Start small when introducing automation. Validate strategies in simulation, then with low stakes, and expand only after consistent, measurable edges emerge. Automation should amplify your process, not replace the judgment and rules that make you profitable with live odds.

Putting real-time odds into action

Live markets reward preparation as much as speed. Treat each session as data: test rules in simulation, start with low stakes, and expand only when your edge is consistent. Prioritize latency checks, clear entry/exit rules, and a simple automation layer that complements—not replaces—your decision process. Maintain disciplined bankroll control, log every trade, and review outcomes to refine triggers and sizing over time.

For technical reference on APIs and low-latency feeds when you move toward automation, consult the provider documentation before integrating any service, for example Betfair API documentation.
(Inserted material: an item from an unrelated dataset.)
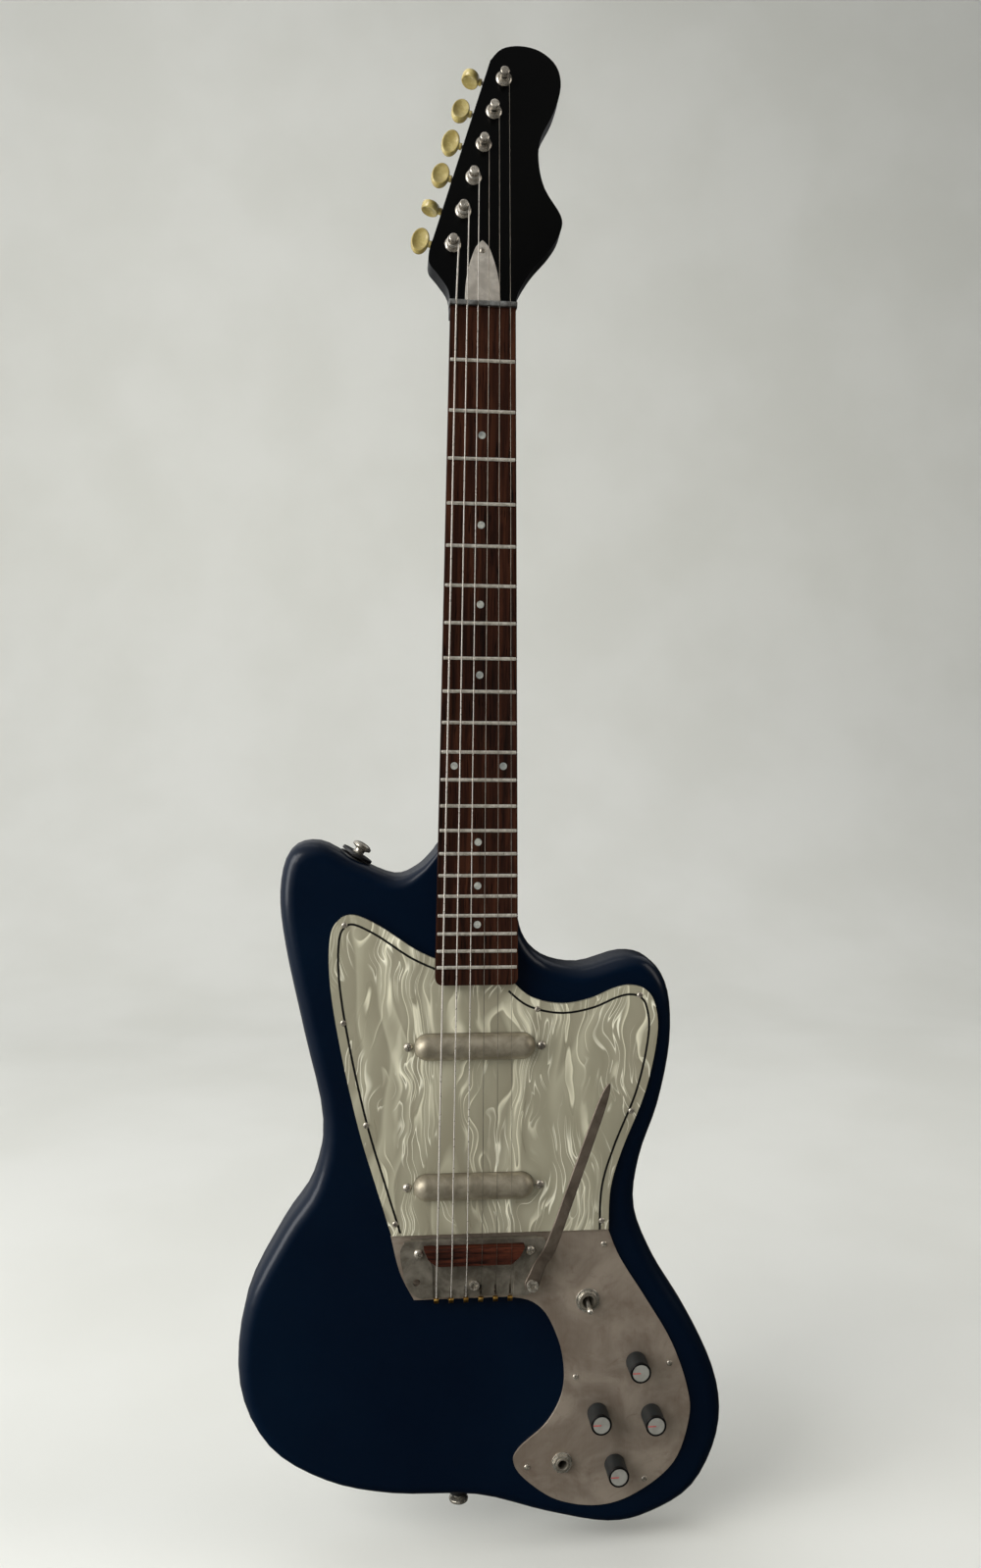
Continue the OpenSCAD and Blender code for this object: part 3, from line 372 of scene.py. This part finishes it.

Always confirm regulatory compliance in your jurisdiction and treat automation as a tool to enforce discipline, not a shortcut to profits.

Frequently Asked Questions

How quickly do real-time odds update and how much does latency matter?

Odds can update in milliseconds after an event or incoming market pressure. Latency matters a lot—hundreds of milliseconds can remove value in fast-moving scenarios. Measure round-trip times for your data feed and execution path, and use that information to set realistic timing rules for entries and hedges.

Can automation replace manual judgment in live betting?

No. Automation speeds execution and enforces rules, but it should implement the decision framework you’ve validated manually. Use bots for repetitive actions (scaling, auto-hedge) while keeping manual overrides for unexpected game states and market anomalies.

Which markets are best suited for live, real-time betting?

Prefer liquid, high-profile markets (top-league soccer, major tennis matches, large horse races) where pricing is smoother and liquidity supports timely hedges. Avoid very thin or niche markets that exhibit erratic swings unless you specifically trade noise and understand the higher execution risk.